Published: 6 July 1998 08:00 BST

Nortel's acquisition of Bay Networks is a landmark deal. It is the biggest merger of telecoms and data networking hardware companies yet. Tellabs buy-out of Ciena and Alcatel Alsthom's purchase of DCS Communications were small fry in comparison.

More significantly, it emphasises how data traffic is now as important as voice to the telecoms players. But there is an as-yet unanswered question: do the cultures of telecoms and IT fit easily together?
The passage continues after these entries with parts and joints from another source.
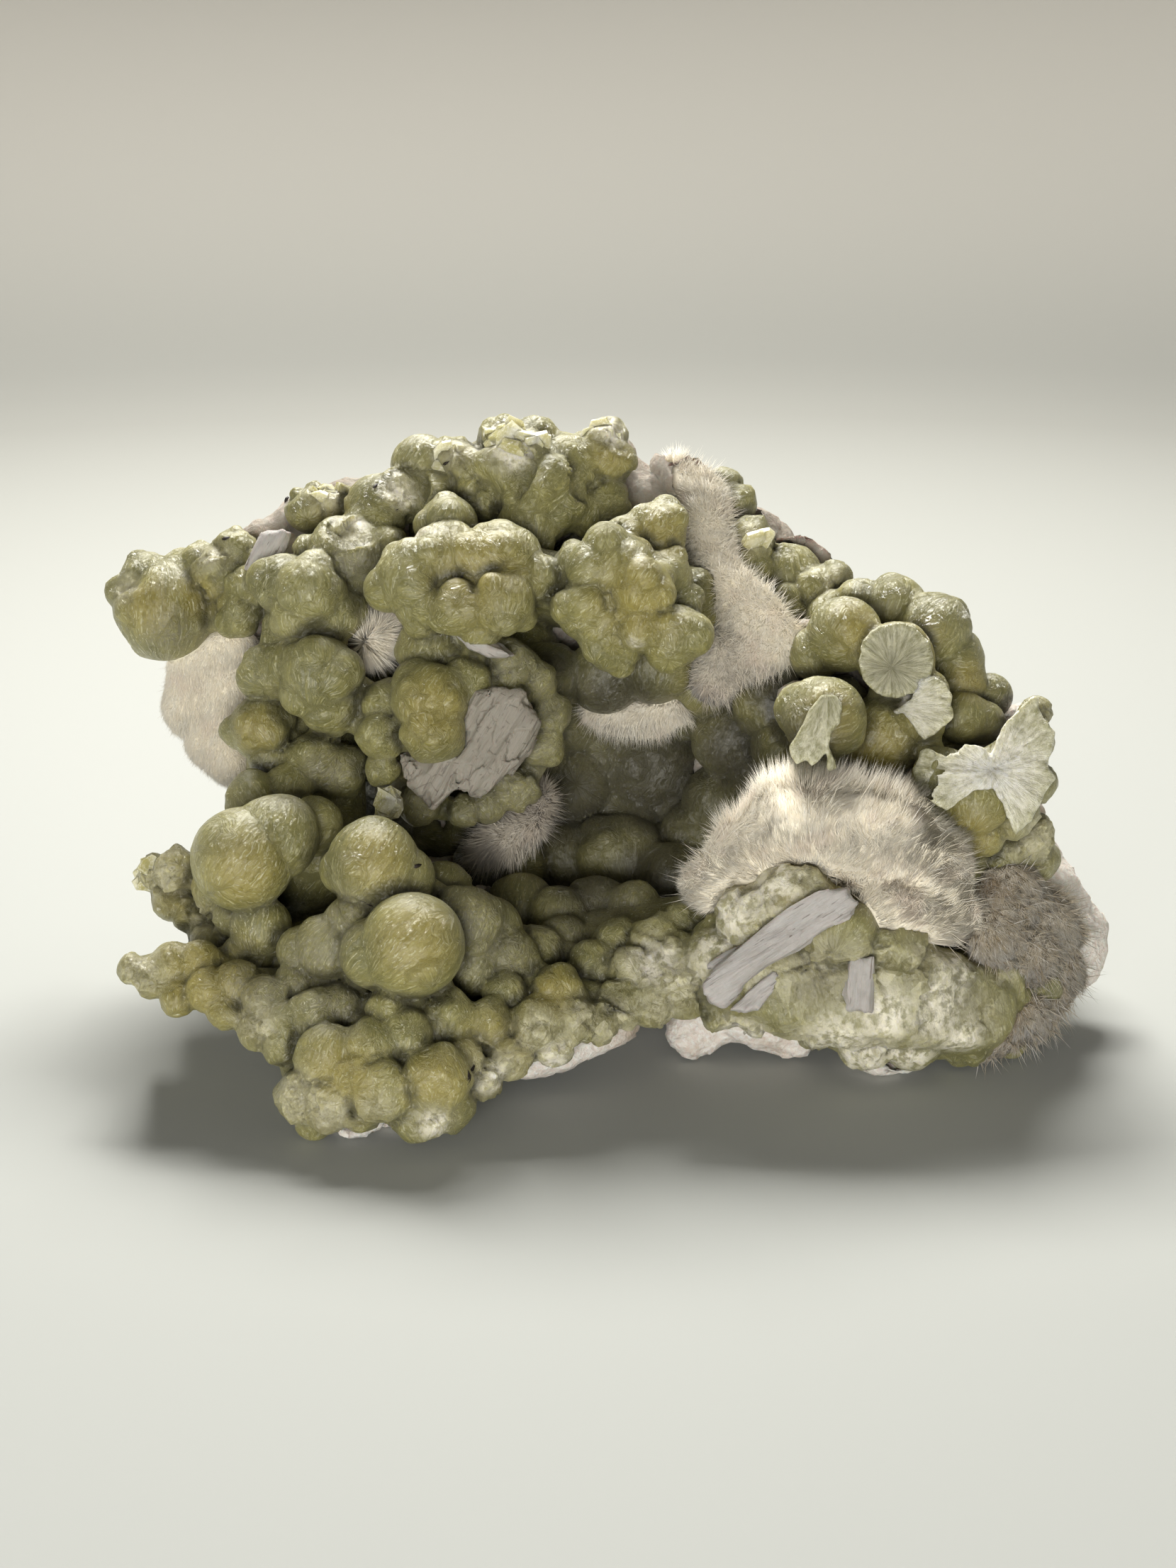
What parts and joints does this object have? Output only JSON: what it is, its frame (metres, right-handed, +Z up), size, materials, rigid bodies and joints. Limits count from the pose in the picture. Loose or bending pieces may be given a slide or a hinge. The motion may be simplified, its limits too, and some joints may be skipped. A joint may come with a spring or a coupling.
{
  "type": "okenite and prehnite mineral specimen",
  "caption": "Hand specimen of green botryoidal prehnite around an open vug, with white okenite puffs, laumontite laths and pale host rock.",
  "frame": {"origin": "under the middle of the specimen's box, on the ground that it stands on", "axes": "+Z up, the open vug faces -Y, +X to the right of a viewer in front of the vug"},
  "size_m": [0.122, 0.0789, 0.07],
  "materials": {
    "prehnite": "waxy, slightly see-through olive green, with fine radial fibres",
    "host_rock": "matt, rough, pale with brown stains",
    "okenite": "fine white to cream fibres with a silky sheen",
    "okenite_tan": "matted tan fibres",
    "laumontite": "chalky white, striated and cracked"
  },
  "bodies": {
    "root": {"prehnite_crust": "prehnite", "host_rock": "host_rock", "okenite_front_puff": "okenite", "okenite_right_puff": "okenite_tan", "okenite_upper_band": "okenite", "okenite_ledge_fringe": "okenite", "okenite_left_drape": "okenite", "okenite_small_tuft": "okenite", "okenite_vug_tuft": "okenite", "laumontite_front_lath": "laumontite", "laumontite_small_lath": "laumontite", "laumontite_low_lath": "laumontite", "laumontite_middle_plate": "laumontite", "laumontite_middle_shard": "laumontite", "laumontite_upper_sprig": "laumontite"}
  },
  "joints": []
}
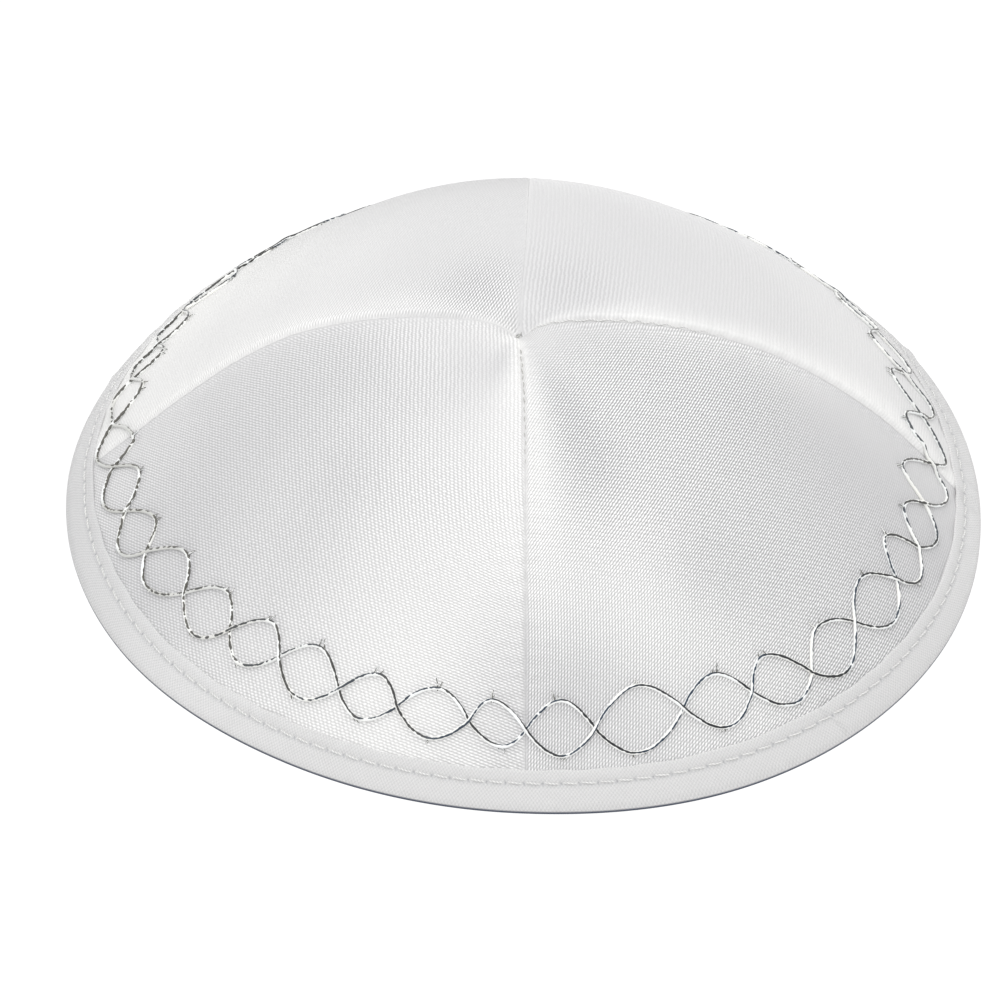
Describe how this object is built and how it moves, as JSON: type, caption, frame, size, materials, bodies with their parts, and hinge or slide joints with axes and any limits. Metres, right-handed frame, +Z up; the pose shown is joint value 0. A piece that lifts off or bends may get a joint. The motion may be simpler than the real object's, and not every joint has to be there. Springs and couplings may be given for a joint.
{
  "type": "kippah skullcap",
  "caption": "Low round skullcap of seamed satin panels with a folded cotton binding round the rim, resting on its edge.",
  "frame": {"origin": "middle of the cap's bounding box at floor level, under the crown; the bound edge stands on z = 0", "axes": "+Z up through the crown, -Y towards the front seam, +X towards the cap's right-hand seam as seen from the front"},
  "size_m": [0.165, 0.164, 0.0427],
  "materials": {
    "satin": "white polyester satin, soft sheen across the weave",
    "cotton_binding": "matte white plain-weave cotton bias tape",
    "metallic_thread": "silver metallic embroidery thread",
    "sewing_thread": "white sewing thread"
  },
  "bodies": {
    "root": {"panel_front_left": "satin", "panel_front_right": "satin", "panel_back_left": "satin", "panel_back_right": "satin", "binding": "cotton_binding"}
  },
  "joints": []
}
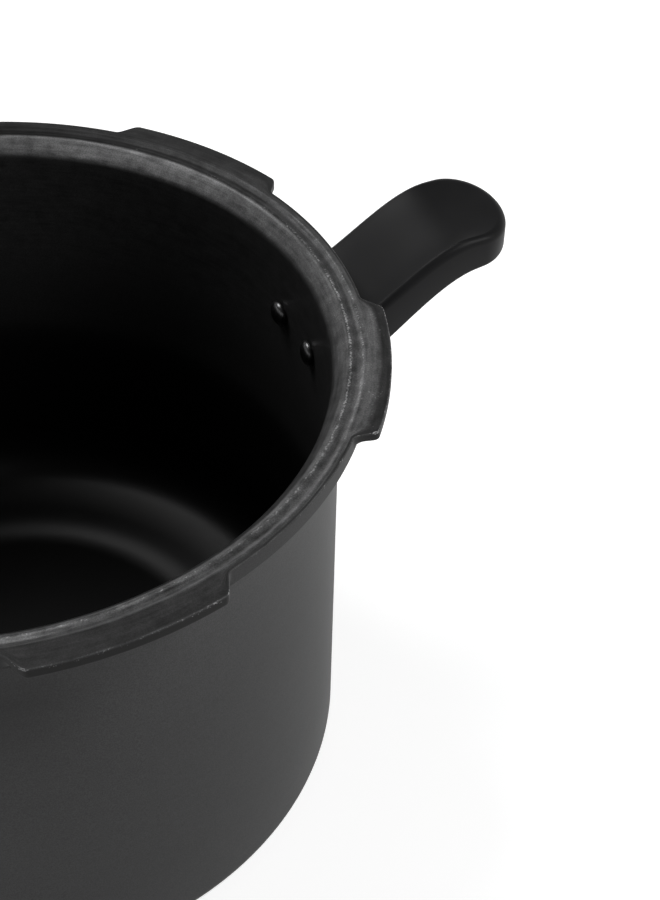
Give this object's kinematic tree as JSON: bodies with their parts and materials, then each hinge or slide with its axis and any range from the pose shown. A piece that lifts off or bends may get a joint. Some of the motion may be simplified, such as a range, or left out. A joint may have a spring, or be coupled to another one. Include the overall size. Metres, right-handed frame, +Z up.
{
  "type": "stovetop pressure cooker",
  "caption": "Deep black hard-anodised pressure cooker pot with bayonet lugs, long and helper handles, and its matching domed lid with weight, set down beside it.",
  "frame": {"origin": "centre of the pot's flat base, on the surface it stands on", "axes": "+Z up along the pot's axis, +X through the helper handle, -X along the long handle"},
  "size_m": [0.5577, 0.5119, 0.1569],
  "materials": {
    "anodised": "matt black hard-anodised aluminium",
    "phenolic": "satin black phenolic moulding",
    "black_steel": "black coated steel",
    "rivet": "polished black anodised aluminium",
    "screw_steel": "zinc plated steel",
    "gasket_rubber": "black nitrile rubber",
    "brass": "turned brass",
    "solder": "grey fusible alloy",
    "grommet_silicone": "black silicone",
    "weight_steel": "turned stainless steel",
    "cap_plastic": "black phenolic",
    "pin_metal": "bright turned aluminium"
  },
  "bodies": {
    "pot": {"pot_body": "anodised", "helper_handle": "phenolic", "helper_bracket": "black_steel", "helper_rivet_1": "rivet", "helper_rivet_2": "rivet", "helper_screw": "screw_steel", "main_handle": "phenolic", "main_bracket": "black_steel", "main_rivet_1": "rivet", "main_rivet_2": "rivet", "main_screw": "screw_steel"},
    "sealing_ring": {"gasket": "gasket_rubber"},
    "lid": {"lid_shell": "anodised", "vent_pipe": "brass", "vent_nut": "brass", "safety_plug": "brass", "safety_core": "solder", "safety_nut": "brass", "indicator_grommet": "grommet_silicone", "lid_handle": "phenolic", "lid_bracket": "black_steel", "lid_rivet_1": "rivet", "lid_rivet_2": "rivet", "lid_screw": "screw_steel"},
    "weight": {"weight_body": "weight_steel", "weight_cap": "cap_plastic"},
    "indicator": {"indicator_pin": "pin_metal"}
  },
  "joints": [
    {"name": "lid_lift", "type": "slide", "parent": "pot", "child": "sealing_ring", "axis": [0, 0, 1], "range_m": [0, 0.25]},
    {"name": "lid_turn", "type": "hinge", "parent": "sealing_ring", "child": "lid", "pos_m": [-0.09, 0.262, 0], "axis": [0, 0, 1], "range_deg": [0, 30]},
    {"name": "weight_lift", "type": "slide", "parent": "lid", "child": "weight", "axis": [0, 0, 1], "range_m": [0, 0.03]},
    {"name": "indicator_rise", "type": "slide", "parent": "lid", "child": "indicator", "axis": [0, 0, 1], "range_m": [0, 0.0045]}
  ]
}
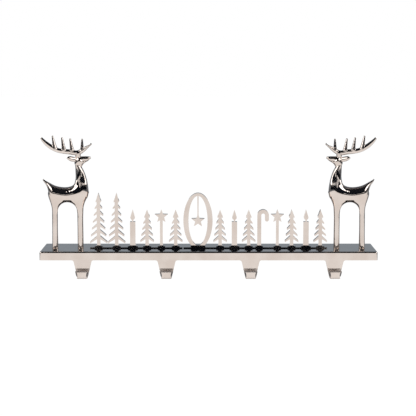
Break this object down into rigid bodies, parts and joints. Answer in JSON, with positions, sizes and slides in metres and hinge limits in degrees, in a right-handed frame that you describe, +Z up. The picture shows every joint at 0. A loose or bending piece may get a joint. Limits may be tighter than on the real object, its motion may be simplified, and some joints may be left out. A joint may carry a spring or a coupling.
{
  "type": "mantel stocking holder",
  "caption": "Polished metal shelf for a mantel's edge with hooks below for stockings; reindeer and a row of cut-out trees, candles, canes and stars stand on it",
  "frame": {"origin": "middle of the felt lining's lower face, where the holder rests on the mantel", "axes": "+X along the shelf to the viewer's right, -Y out into the room, +Z up"},
  "size_m": [0.5614, 0.1048, 0.2341],
  "materials": {
    "polished_nickel": "polished, nickel plated casting",
    "zinc_plated_steel": "zinc plated",
    "felt": "felt"
  },
  "bodies": {
    "root": {"mantel_shelf": "polished_nickel", "reindeer_left": "polished_nickel", "reindeer_right": "polished_nickel", "ornament_row_left": "polished_nickel", "ornament_row_right": "polished_nickel", "deer_screw_1": "zinc_plated_steel", "deer_screw_2": "zinc_plated_steel", "deer_screw_3": "zinc_plated_steel", "deer_screw_4": "zinc_plated_steel", "row_screw_1": "zinc_plated_steel", "row_screw_2": "zinc_plated_steel", "row_screw_3": "zinc_plated_steel", "row_screw_4": "zinc_plated_steel", "row_screw_5": "zinc_plated_steel", "felt_lining": "felt"}
  },
  "joints": []
}
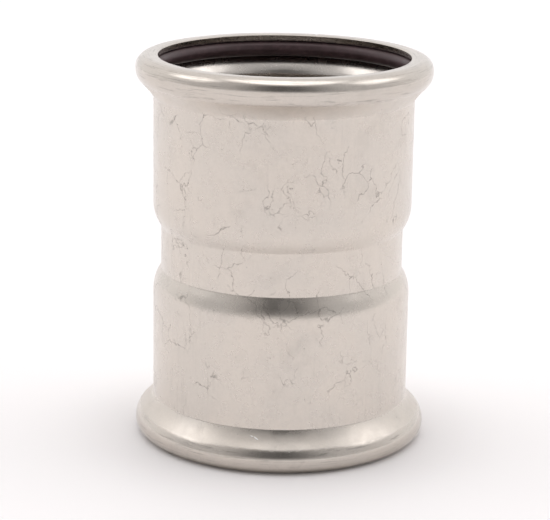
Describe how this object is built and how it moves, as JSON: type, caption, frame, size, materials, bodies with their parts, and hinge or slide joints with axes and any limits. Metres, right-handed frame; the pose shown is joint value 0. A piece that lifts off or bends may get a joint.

One thing is for sure: chief executives at firms like Bay are now saying that they are happy to be swallowed up. Their telco cousins' spending muscle and huge customer bases have immense appeal for them. Only Cisco is standing firm against this wave of mergers and acquisitions. It views the prospect of being bought up with horror and only recently implemented various 'poison pill' protection plans.

Maybe Cisco is right to tread with caution. Bay and Nortel certainly have a stormy period to ride through if history is anything to go by. The acquisition closes the final chapter in the story of Bay Networks - itself a merger between two powerful networking companies, Synoptics and Wellfleet.

The companies joined forces in late 1994 and ever since have had difficulty gelling into a single entity. The result was that it fell further behind the market leaders Cisco and 3Com. But that said, there are key differences between the formation of Bay and the Bay/Nortel hybrid.

Principally, Synoptics and Wellfleet were rivals, and the competitive culture still lingered in the new company. But Bay and Nortel are not in the same position. They come from radically different spheres and there is no existing emnity between the two companies.

But the complementary nature of their technology is not reflected in their internal structures. House and Roth admit that the data and telecoms cultures are different, and Nortel may find it difficult to accept the fast paced, 'younger' culture at Bay. Similarly, Bay personnel may find it difficult to adapt to the 'old boy' network that pervades the telecoms market.

But the very fact that senior management are aware of these issues augors well for a successful blending of the two cultures. Users can expect long-term stability from the new outfit.